On paper, it appeared as if Pharoah could repeat his front-running romps in the Belmont and the Haskell, but Frosted didn't give him a breather. Jose Lezcano, who picked up the mount when Joel Rosario was injured two races earlier, never let Pharoah get more than a length in front.

Espinoza said Frosted made contact with him in upper stretch when Pharoah was along the rail. Frosted briefly led by a head, but the superstar quickly regained the lead and took off for the wire. The Pharoah-centric crowd of 50,000 roared, but it was false hope.
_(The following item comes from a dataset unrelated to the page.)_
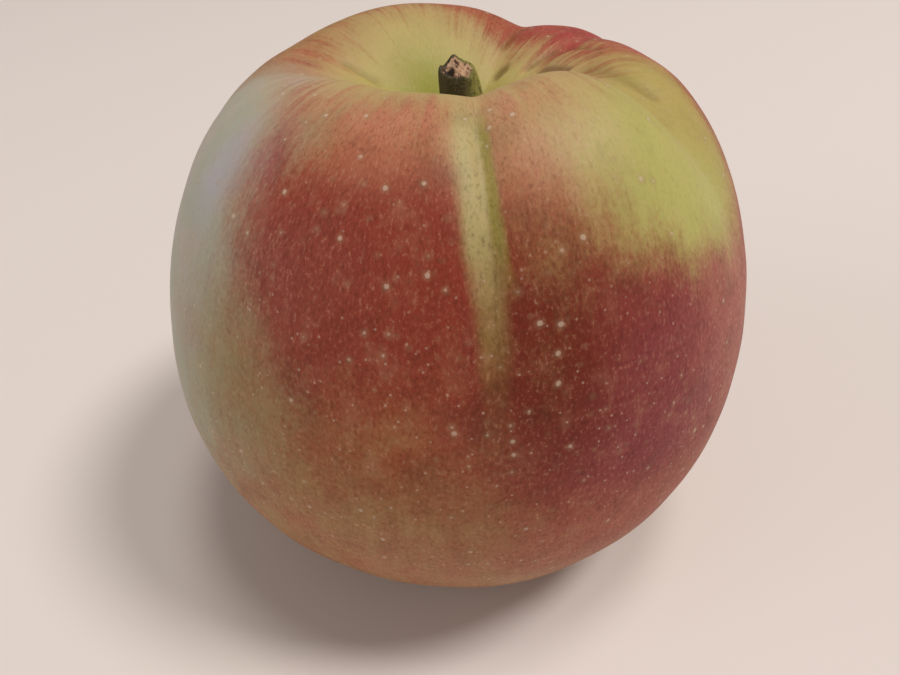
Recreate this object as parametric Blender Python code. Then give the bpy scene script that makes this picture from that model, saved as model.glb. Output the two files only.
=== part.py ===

"When he finally shook Frosted off, I thought, 'Well, maybe he has a chance,' " Baffert said. "What we saw the last three-eighths from him was just guts. Guts and glory.''

Courage wasn't enough against Keen Ice, who was full of energy and ready to pounce. "I just kept following those two horses,'' Castellano said. "Turning for home, I saw them slow down and start coming back to me, so I knew I had a chance to win.''

Castellano rode Keen Ice for the first time because Kent Desormeaux was on Texas Red, the 5-1 second favorite trained by his older brother, Keith Desormeaux. Texas Red finished fifth, 6¼ lengths behind Upstart.

It was only the second win in 11 starts for Keen Ice, who ran 1¼ miles on a fast track in 2:01.57 and paid $34. The bay son of two-time Horse of the Year Curlin earned $850,000, raising his career total to $1,490,995 for the Iowa-based Donegal Stable. Fourth time was the charm for Keen Ice, who chased Pharoah under Kent Desormeaux in the Kentucky Derby (seventh), Belmont (third) and Haskell (second).

"He was never far out of it,'' Romans said, "and turning for home you could almost tell he was going to win.''

That was something Pharoah's fans couldn't bear to watch, and something they never thought they'd see.